Getting in tune
Marc Stengel, Thu, 22 Dec 2005 08:00:00 PDT
Come to think of it, harmony is a magical thing. Out of an infinite number of possible tones, it so happens that a special few of these come together in particularly pleasing ways. And then, voila! Music. No lesser minds than Pythagoras and Plato, Kepler and Newton were obsessed with this experience of musical magic, which renders harmonious simplicity out of discordant chaos.
So I wonder if some closet Pythagorean Neoplatonists have had anything to do with the design and execution of the 2006 Sonata, Hyundai's newest rendition of the mid-size sedan. The name alone, of course, is a broad hint. So well does the Sonata render a harmonious automotive experience out of myriad mechanical complexities that one is tempted to suspect a bit of magic behind the rebirth of this important model from Hyundai.
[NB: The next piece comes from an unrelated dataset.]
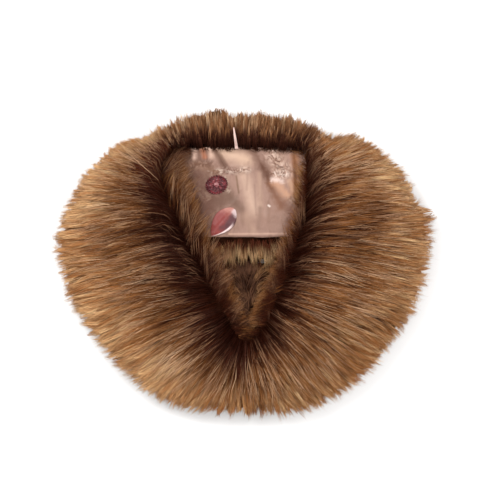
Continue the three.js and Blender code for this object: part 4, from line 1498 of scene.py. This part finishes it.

It wasn't so long ago, after all, that contemplating the purchase of a Hyundai meant taking a bit of a gamble. Sure, the Hyundais were affordable, even cheap. But were they reliable? Would they perform adequately? Could you get them conveniently serviced? Hyundai took conspicuous, proactive steps to counter fears and suspicions by devising the most generous warranty terms in all of autodom: five years or 60,000 miles for overall protection; 10 years or 100,000 miles for powertrain protection; protection against rust perforation for seven years; roadside assistance for five.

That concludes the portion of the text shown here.